Il a voulu passer une audition à New York. On n’en garde aucune trace. J’imagine donc qu’après avoir été refoulé à l’entrée à cause de sa couleur de peau, il refuse de passer par l’arrière du bâtiment. Pour ne pas vivre cette humiliation raciste, ou parce qu’il est pris de maux de ventre liés à son abus d’alcool, comme cela lui arrive souvent ? Je comble les trous de sa biographie en m’appropriant la vie du personnage. Joséphine Baker raconte très bien ce genre d’humiliation lorsqu’elle vient jouer son spectacle prévu dans un hôtel chic de New York, en 1938. On lui refuse l’entrée et la force à passer par-derrière.

“Elle vient donner un spectacle dans un hôtel de New York. On la force à entrer par l’arrière”

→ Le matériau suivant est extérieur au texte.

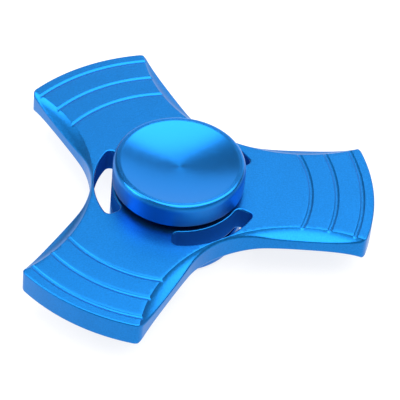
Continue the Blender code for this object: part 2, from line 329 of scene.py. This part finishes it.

S’il avait survécu, l’auriez-vous vu passer à la guitare électrique ?
Non. Son activité correspond à la fin de la période du Delta blues, basée sur la guitare acoustique depuis la fin du 19e siècle. Après sa mort, la guitare électrique s’est largement répandue, changeant ce genre musical. De son vivant, il a essayé l’un des premiers modèles de guitare électrique en rencontrant le guitariste de jazz Charlie Christian à New York. Peu convaincu, il lui aurait confié : « J’arrive pas à la faire parler. »Vos bluesmen préférés ?
Parmi ceux de la même époque, les années 30, j’aime beaucoup Son House, Willie Brown, et plein d’autres qui n’ont parfois enregistré qu’un ou deux morceaux. Leurs chansons parlent souvent de femmes et de sexe, utilisant des métaphores souvent drôles. Ainsi « squeeze my lemon » (presse mon citron). Parmi les morceaux connus de Robert Johnson, certains sont des reprises, d’autres de sa composition comme les célèbres Sweat Home Chicago et Terraplane Blues.

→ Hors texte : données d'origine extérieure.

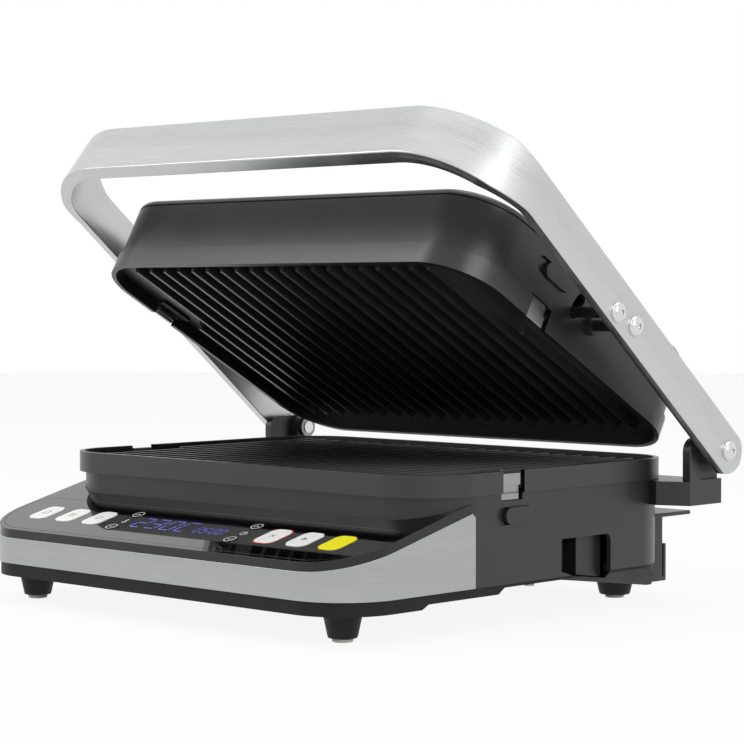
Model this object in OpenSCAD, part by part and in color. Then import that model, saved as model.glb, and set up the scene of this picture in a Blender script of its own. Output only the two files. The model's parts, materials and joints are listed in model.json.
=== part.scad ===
// Electric indoor grill with a floating lid.
// Millimetres, +Z up, +Y to the hinge, +X to the side with the drip tray. The origin lies on the
// surface that the feet stand on, under the middle of the part's box with the lid half open.
// Inside the modules y is measured from the front face of the lower rim; placed() centres it.

/* [Plates] */
// Width of both plate rims
rim_w = 310; // [296:1:322]
// Depth of both plate rims
rim_d = 222; // [214:1:232]
// Corner radius of the rims, seen from above
corner_r = 36; // [30:1:42]
// Wall of the rims
rim_wall = 3; // [2.5:0.1:3.5]
// Height of the lower rim
lower_rim_h = 12.2; // [11.8:0.1:14]
// Height of the upper rim
upper_rim_h = 12.4; // [11.8:0.1:14]
// Gap between the rims with the lid closed
closing_gap = 1; // [0.6:0.1:2]
// Thickness of a plate's floor
plate_floor = 3; // [2:0.1:3.4]
// Number of ribs on each plate
rib_count = 22; // [12:2:22]
// Spacing of the ribs
rib_pitch = 12.7; // [10:0.1:13]
// Height of a rib
rib_h = 6; // [4:0.1:6.2]
// Width of a rib at its tip
rib_tip = 2.2; // [1.6:0.1:3]
// Width of a rib at its root
rib_root = 4.2; // [3.2:0.1:6]
// How far the rib tips lie inside the rim's edge
rib_drop = 1; // [0.5:0.1:1.6]
// Distance from the rim's front to the front ends of the ribs
rib_front = 8.5; // [7:0.5:20]
// Distance from the rim's rear to the rear ends of the ribs
rib_rear = 20; // [14:1:26]

/* [Base] */
// Height of the flat front part's underside
pan_z = 15.4; // [14.4:0.1:17]
// Height of the deep rear part's underside at the back
sump_z = 8.3; // [7.5:0.1:9]
// Height of the housing's lower edge
shell_z = 23; // [22.6:0.1:23.6]
// Height of the lower rim's underside
rim_z = 72.4; // [72:0.1:75]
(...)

“À écouter Johnson, Keith Richards pensait qu’ils étaient deux guitaristes, dont un à la basse…”

Écoutiez-vous les chansons de Robert Johnson en le dessinant ?
Non. Pas besoin, tant j’en étais imprégné depuis longtemps. Je n’ai pas non plus beaucoup écouté Meteor Slim lorsque je lui ai consacré un album en 2008. Ce qui m’intéresse dans le blues en tant que dessinateur reste avant tout son univers visuel rattaché au sud des États-Unis. Il correspond bien à mon style crasseux. A contrario, je serais incapable de dessiner une bande dessinée se déroulant dans une ville contemporaine.
Vos projets ?
Un album sur le dessinateur clochard des années 60 et 70 Marcel Bascoulard. Il vivait dans une carcasse de camion. Pendant quarante ans, il a dessiné les rues de Bourges, les vendant aux commerçants de la ville. Il avait l’habitude de se prendre en photo travesti en femme. Ses mantras : « Ne rien posséder, vivre loin des hommes et mourir dans l’indifférence de tous. » Parution prévue pour 2025 chez Sarbacane. Son titre, Le Clochard d’Avaricum, du nom du quartier de Bourges dans lequel il traînait.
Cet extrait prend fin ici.